Other partners of the Service Entity Partnership as entities connected with the Corporate Trustee
For the purposes of the maximum net asset value test set out in section 152-15, paragraph (c) of this section requires you to include in the calculation the net value of CGT assets of any affiliates of yours or entities connected with your affiliates. Assuming the Corporate Trustee is your affiliate, it is necessary for the calculation in section 152-15 to consider if the Service Entity Partnership and its partners are entities connected with the Corporate Trustee.
The term "connected with" is defined in section 995-1 of the Act to have the meaning described in section 328-125.

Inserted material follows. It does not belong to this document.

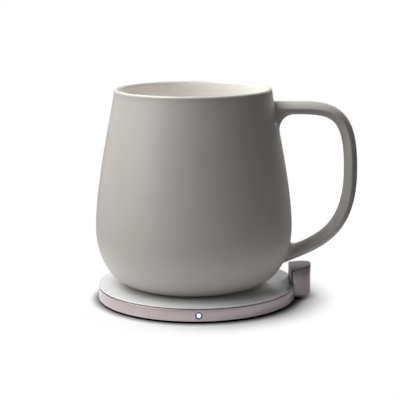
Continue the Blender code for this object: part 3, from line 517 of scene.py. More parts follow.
def curve(start: Point, start_pull: Point, end_pull: Point, end: Point, steps: int) -> list[Point]:
    """Runs a curve between two points, each end of it led by its own pull.

    Args:
        start: The first point.
        start_pull: The point that the curve sets off towards.
        end_pull: The point that it arrives from.
        end: The last point.
        steps: How many stretches the curve is cut into.

    Returns:
        The points on it, both ends among them.
    """
    knots = [Vector((*spot, 0.0)) for spot in (start, start_pull, end_pull, end)]
    return [(point.x, point.y) for point in interpolate_bezier(*knots, steps + 1)]


def arc(start: Point, corner: Point, end: Point, steps: int) -> list[Point]:
    """Runs a round from one point to another past a corner.

    Args:
        start: The first point.
        corner: The corner that is rounded off.
        end: The last point.
        steps: How many stretches the round is cut into.

    Returns:
        The points on it, both ends among them.
    """
    pulls = [
        tuple(near + (far - near) * ARC_PULL_SHARE for near, far in zip(point, corner))
        for point in (start, end)
    ]
    return curve(start, *pulls, end, steps)


def rounded(corners: Sequence[tuple[float, float, float]], steps: int = 4) -> list[Point]:
    """Rounds the corners of a closed outline.

    Args:
        corners: Each corner as two coordinates and the reach of its rounding.
        steps: How many stretches each rounding has.

    Returns:
        The points of the outline.
    """
    outline: list[Point] = []
    for place, (x, y, reach) in enumerate(corners):
        corner = Vector((x, y))
        if reach == 0:
            outline.append((x, y))
            continue
        before = Vector(corners[place - 1][:2])
        after = Vector(corners[(place + 1) % len(corners)][:2])
        start = corner + (before - corner).normalized() * reach
        end = corner + (after - corner).normalized() * reach
        outline += arc(tuple(start), (x, y), tuple(end), steps)
    return outline


def turned(
    name: str,
    profile: Sequence[Point],
    finishes: Sequence[Material],
    centre: Point = (0.0, 0.0),
    zones: Sequence[int] | None = None,
    steps: int = ROUND_STEPS,
) -> Piece:
    """Turns a closed profile round an upright axis.

    Args:
        name: The piece's name.
        profile: Radii and heights. A profile that ends on the axis isn't joined up along it.
        finishes: The piece's materials.
        centre: Where the axis stands.
        zones: The material slot of each stretch of the profile, if there is more than one.
        steps: How many steps the turn has.

    Returns:
        The piece.
    """
    shape = bmesh.new()
    angles = [math.tau * step / steps for step in range(steps)]
    rings = []
    for radius, height in profile:
        spots = [(*centre, height)]
        if radius >= ON_AXIS:
            spots = [
                (centre[0] + radius * math.cos(angle), centre[1] + radius * math.sin(angle), height)
                for angle in angles
            ]
        rings.append([shape.verts.new(spot) for spot in spots])
    spans = list(zip(rings, rings[1:]))
    if profile[0][0] > ON_AXIS:
        spans.append((rings[-1], rings[0]))
    for place, (first, second) in enumerate(spans):
        for step in range(steps):
            after = (step + 1) % steps
            corners = [
                first[step % len(first)],
                first[after % len(first)],
                second[after % len(second)],
                second[step % len(second)],
            ]
            face = shape.faces.new(tuple(dict.fromkeys(corners)))
            face.material_index = zones[place] if zones else 0
    return mesh_piece(name, shape, finishes)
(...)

Subsection 328-125(1) considers an entity is connected with another entity if either entity controls the other entity or both entities are controlled by a third entity.
As the Service Entity is a partnership, control over the partnership should be considered by reference to paragraph 328-125(2)(a).
You have stated in your private ruling request that each equity partner in the Partnership Group holds an interest in the Service Entity Partnership through their nominated associates, being a company or a company acting as trustee for a family trust.
As there are approximately X partners in the Service Entity Partnership, it is unlikely that the Corporate Trustee will have the right to at least ZZ% of any distribution of net income or capital of the Service Entity Partnership.
Therefore the Commissioner does not consider the Service Entity Partnership to be an entity connected with the Corporate Trustee for the purposes of section 152-15.
In relation to the other partners in the Service Entity Partnership, the Corporate Trustee does not receive or have the right to receive any distribution of income or capital from these entities. There is also no expectation that the other partners in the Service Entity Partnership will act in accordance with the Corporate Trustee's directions or wishes. Accordingly, the Commissioner does not consider the other partners in the Service Entity Partnership to be connected with the Corporate Trustee for the purposes of section 152-15.